→ **Given entries**:
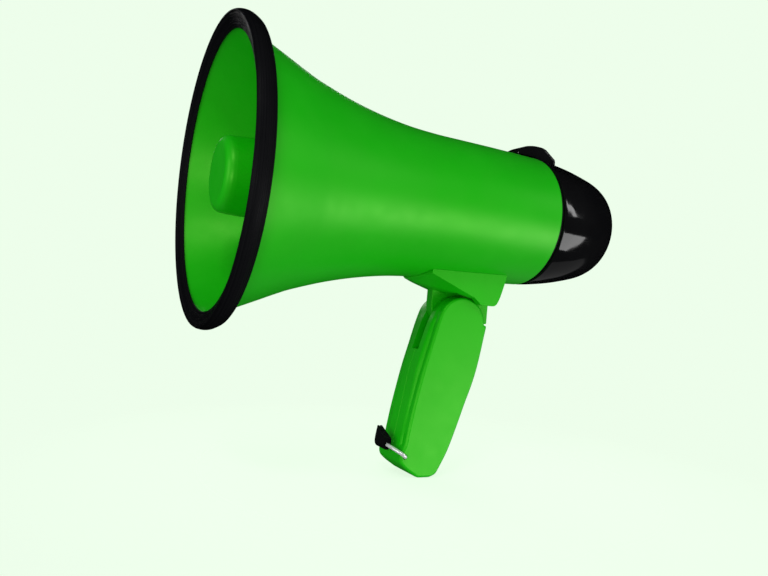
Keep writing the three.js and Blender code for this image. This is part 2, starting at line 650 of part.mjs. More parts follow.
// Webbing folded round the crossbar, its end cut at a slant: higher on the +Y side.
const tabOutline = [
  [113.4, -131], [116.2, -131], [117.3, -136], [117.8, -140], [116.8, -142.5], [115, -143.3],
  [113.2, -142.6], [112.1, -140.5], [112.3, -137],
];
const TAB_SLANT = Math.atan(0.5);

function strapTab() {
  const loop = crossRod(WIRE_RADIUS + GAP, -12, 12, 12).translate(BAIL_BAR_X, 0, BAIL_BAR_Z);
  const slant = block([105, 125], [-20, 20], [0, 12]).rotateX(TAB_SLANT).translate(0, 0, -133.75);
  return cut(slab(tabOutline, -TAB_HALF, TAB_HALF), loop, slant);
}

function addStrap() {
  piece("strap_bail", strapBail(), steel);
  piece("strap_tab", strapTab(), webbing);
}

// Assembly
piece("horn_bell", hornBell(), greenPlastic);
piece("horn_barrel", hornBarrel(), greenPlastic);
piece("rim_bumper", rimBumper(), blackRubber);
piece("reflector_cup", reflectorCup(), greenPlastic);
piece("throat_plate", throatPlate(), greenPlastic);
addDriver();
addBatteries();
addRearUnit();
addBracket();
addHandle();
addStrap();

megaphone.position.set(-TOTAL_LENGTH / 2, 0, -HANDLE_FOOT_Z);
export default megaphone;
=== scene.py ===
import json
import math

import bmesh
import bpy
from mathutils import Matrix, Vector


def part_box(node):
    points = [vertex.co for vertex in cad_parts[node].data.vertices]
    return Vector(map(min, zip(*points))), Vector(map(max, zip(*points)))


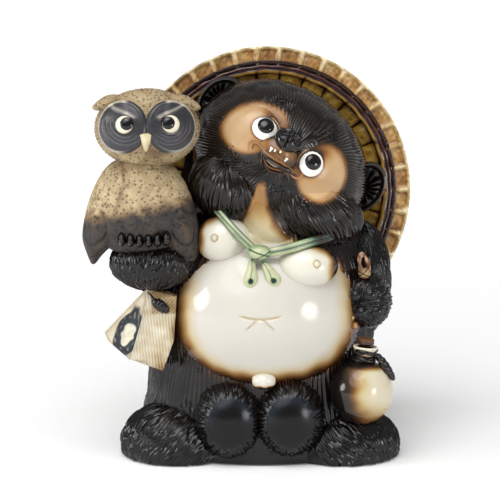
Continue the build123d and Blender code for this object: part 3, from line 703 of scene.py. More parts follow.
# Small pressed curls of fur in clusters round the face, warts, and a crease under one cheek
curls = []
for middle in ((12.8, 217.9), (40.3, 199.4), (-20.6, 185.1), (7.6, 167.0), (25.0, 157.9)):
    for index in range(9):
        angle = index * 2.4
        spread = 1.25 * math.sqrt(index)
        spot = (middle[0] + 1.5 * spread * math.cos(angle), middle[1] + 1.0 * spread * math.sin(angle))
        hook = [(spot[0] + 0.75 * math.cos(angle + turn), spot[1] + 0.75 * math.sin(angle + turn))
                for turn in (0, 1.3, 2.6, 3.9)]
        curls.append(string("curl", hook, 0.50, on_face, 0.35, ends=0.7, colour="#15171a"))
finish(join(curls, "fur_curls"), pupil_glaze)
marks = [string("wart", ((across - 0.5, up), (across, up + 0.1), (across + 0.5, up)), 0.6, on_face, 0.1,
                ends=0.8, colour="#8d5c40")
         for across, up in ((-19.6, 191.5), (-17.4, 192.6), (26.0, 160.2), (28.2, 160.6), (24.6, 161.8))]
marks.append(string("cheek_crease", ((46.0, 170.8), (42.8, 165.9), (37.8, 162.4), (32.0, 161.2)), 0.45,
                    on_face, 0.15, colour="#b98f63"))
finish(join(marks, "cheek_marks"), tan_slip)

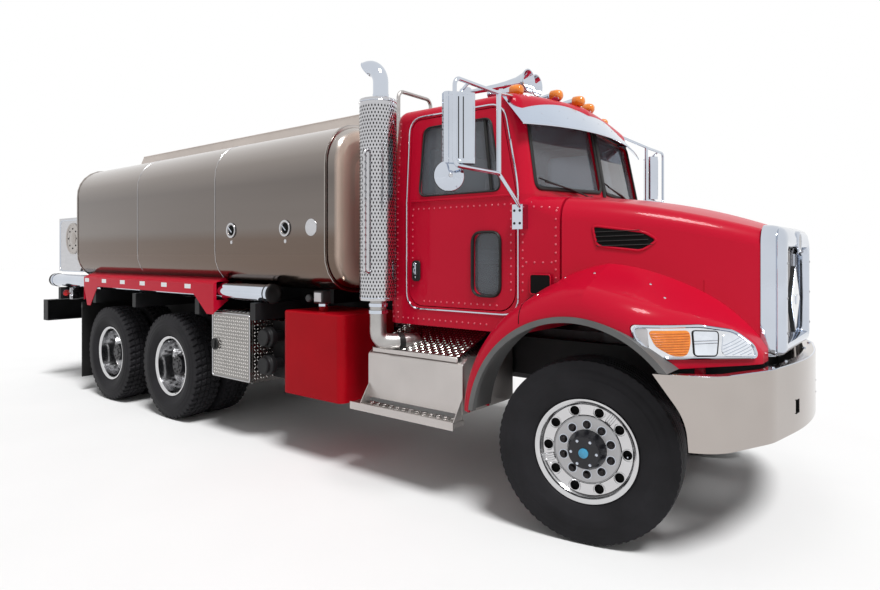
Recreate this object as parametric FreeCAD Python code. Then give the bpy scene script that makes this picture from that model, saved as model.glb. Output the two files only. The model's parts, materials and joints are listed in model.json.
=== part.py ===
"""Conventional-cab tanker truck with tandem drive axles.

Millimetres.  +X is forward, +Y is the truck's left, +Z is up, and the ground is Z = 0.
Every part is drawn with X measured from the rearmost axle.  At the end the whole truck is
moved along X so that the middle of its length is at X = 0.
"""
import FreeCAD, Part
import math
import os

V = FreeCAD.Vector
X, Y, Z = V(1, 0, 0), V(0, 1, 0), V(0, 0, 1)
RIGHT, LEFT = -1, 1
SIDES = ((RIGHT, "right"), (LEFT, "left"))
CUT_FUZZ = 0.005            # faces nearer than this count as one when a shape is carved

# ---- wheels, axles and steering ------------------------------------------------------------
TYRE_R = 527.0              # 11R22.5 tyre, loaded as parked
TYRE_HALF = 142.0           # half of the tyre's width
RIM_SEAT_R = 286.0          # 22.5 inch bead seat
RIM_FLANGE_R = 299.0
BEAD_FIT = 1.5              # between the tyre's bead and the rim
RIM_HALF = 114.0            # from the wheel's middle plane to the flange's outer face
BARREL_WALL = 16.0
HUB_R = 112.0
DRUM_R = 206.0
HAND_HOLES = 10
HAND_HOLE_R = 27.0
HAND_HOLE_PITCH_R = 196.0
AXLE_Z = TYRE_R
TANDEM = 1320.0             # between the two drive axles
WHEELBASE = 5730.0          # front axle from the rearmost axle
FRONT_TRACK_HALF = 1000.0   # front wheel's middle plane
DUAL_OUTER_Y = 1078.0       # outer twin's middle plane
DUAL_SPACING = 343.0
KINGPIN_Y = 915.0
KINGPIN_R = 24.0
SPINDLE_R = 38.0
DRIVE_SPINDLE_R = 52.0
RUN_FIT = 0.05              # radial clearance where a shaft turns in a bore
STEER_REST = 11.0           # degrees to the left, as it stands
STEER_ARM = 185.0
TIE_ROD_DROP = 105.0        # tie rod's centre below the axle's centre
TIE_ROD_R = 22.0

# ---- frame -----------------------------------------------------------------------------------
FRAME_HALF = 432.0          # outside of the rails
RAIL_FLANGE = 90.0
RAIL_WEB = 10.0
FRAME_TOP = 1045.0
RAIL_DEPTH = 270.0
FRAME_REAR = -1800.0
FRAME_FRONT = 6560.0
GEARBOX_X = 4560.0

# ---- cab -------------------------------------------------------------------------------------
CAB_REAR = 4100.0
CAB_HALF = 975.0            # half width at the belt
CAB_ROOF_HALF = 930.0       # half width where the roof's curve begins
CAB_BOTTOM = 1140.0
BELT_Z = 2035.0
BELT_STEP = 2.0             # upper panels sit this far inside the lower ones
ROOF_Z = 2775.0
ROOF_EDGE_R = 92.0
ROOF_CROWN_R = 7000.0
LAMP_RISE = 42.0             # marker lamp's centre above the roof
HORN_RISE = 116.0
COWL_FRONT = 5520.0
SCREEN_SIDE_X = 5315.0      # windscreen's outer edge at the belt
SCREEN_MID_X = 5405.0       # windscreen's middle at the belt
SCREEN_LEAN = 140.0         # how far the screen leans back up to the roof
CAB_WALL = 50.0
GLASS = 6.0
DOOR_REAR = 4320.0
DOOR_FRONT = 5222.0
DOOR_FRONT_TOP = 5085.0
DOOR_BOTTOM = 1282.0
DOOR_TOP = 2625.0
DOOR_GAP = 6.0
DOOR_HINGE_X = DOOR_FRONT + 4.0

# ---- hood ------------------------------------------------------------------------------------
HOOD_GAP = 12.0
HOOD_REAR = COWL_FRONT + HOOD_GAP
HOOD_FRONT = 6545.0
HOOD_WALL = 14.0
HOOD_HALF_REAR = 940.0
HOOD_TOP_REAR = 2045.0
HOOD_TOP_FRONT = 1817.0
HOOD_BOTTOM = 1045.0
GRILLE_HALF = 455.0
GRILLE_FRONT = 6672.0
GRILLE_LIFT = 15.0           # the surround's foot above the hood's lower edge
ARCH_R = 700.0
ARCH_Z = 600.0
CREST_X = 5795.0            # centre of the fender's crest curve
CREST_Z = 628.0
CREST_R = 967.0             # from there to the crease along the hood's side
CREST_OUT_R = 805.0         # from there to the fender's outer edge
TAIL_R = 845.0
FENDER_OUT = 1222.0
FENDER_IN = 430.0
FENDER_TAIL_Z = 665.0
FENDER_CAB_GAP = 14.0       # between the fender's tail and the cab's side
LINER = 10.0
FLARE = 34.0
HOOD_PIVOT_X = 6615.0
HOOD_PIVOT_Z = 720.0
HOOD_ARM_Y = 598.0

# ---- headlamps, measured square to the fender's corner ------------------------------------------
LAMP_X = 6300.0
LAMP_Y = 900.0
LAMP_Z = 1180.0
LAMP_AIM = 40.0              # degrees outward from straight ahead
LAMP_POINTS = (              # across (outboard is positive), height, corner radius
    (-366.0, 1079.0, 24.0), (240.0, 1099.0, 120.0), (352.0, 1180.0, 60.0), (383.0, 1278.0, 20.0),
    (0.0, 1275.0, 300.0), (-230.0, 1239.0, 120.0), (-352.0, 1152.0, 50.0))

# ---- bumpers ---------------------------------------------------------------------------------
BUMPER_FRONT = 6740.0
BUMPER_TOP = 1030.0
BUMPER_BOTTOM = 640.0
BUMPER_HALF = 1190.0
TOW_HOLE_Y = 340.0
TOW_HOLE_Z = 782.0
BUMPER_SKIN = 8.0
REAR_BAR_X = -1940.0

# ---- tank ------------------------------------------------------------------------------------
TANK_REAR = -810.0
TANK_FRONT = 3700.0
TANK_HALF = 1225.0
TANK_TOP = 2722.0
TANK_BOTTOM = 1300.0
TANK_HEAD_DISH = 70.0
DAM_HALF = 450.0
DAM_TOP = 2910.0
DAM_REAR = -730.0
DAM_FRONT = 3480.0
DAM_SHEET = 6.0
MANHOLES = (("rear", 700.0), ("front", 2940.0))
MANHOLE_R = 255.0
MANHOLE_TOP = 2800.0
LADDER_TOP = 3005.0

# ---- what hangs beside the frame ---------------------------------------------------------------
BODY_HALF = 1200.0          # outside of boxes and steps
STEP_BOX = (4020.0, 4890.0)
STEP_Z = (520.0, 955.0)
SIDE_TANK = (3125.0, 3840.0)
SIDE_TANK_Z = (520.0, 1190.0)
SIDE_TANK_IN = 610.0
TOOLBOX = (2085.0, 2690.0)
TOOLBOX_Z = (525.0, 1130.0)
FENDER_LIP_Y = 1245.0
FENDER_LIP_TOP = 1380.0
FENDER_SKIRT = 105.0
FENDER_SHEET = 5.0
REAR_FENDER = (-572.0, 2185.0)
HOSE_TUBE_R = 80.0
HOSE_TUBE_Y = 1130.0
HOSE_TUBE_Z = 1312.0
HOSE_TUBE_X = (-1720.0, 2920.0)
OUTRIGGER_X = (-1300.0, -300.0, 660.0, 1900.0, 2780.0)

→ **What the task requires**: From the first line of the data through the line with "zip(*points))), Vector(map(max, zip(*points)))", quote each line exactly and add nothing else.

→ **Solved problem**:
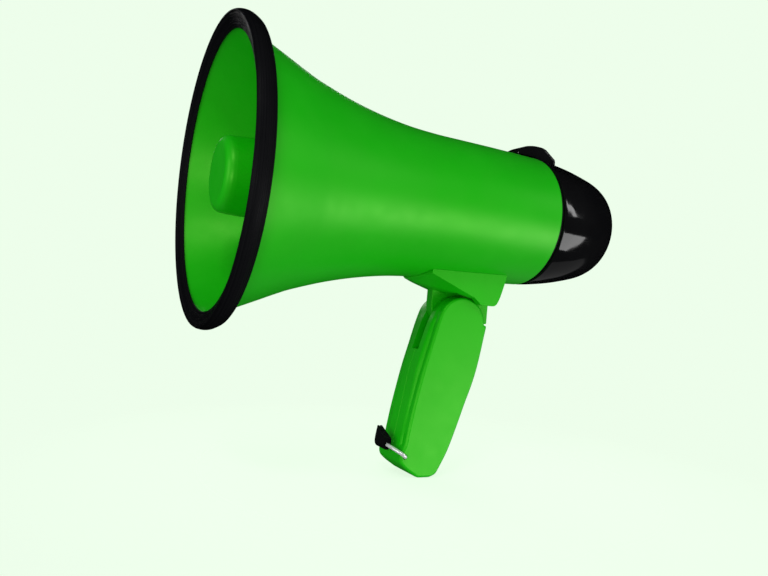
Keep writing the three.js and Blender code for this image. This is part 2, starting at line 650 of part.mjs. More parts follow.
// Webbing folded round the crossbar, its end cut at a slant: higher on the +Y side.
const tabOutline = [
  [113.4, -131], [116.2, -131], [117.3, -136], [117.8, -140], [116.8, -142.5], [115, -143.3],
  [113.2, -142.6], [112.1, -140.5], [112.3, -137],
];
const TAB_SLANT = Math.atan(0.5);

function strapTab() {
  const loop = crossRod(WIRE_RADIUS + GAP, -12, 12, 12).translate(BAIL_BAR_X, 0, BAIL_BAR_Z);
  const slant = block([105, 125], [-20, 20], [0, 12]).rotateX(TAB_SLANT).translate(0, 0, -133.75);
  return cut(slab(tabOutline, -TAB_HALF, TAB_HALF), loop, slant);
}

function addStrap() {
  piece("strap_bail", strapBail(), steel);
  piece("strap_tab", strapTab(), webbing);
}

// Assembly
piece("horn_bell", hornBell(), greenPlastic);
piece("horn_barrel", hornBarrel(), greenPlastic);
piece("rim_bumper", rimBumper(), blackRubber);
piece("reflector_cup", reflectorCup(), greenPlastic);
piece("throat_plate", throatPlate(), greenPlastic);
addDriver();
addBatteries();
addRearUnit();
addBracket();
addHandle();
addStrap();

megaphone.position.set(-TOTAL_LENGTH / 2, 0, -HANDLE_FOOT_Z);
export default megaphone;
=== scene.py ===
import json
import math

import bmesh
import bpy
from mathutils import Matrix, Vector


def part_box(node):
    points = [vertex.co for vertex in cad_parts[node].data.vertices]
    return Vector(map(min, zip(*points))), Vector(map(max, zip(*points)))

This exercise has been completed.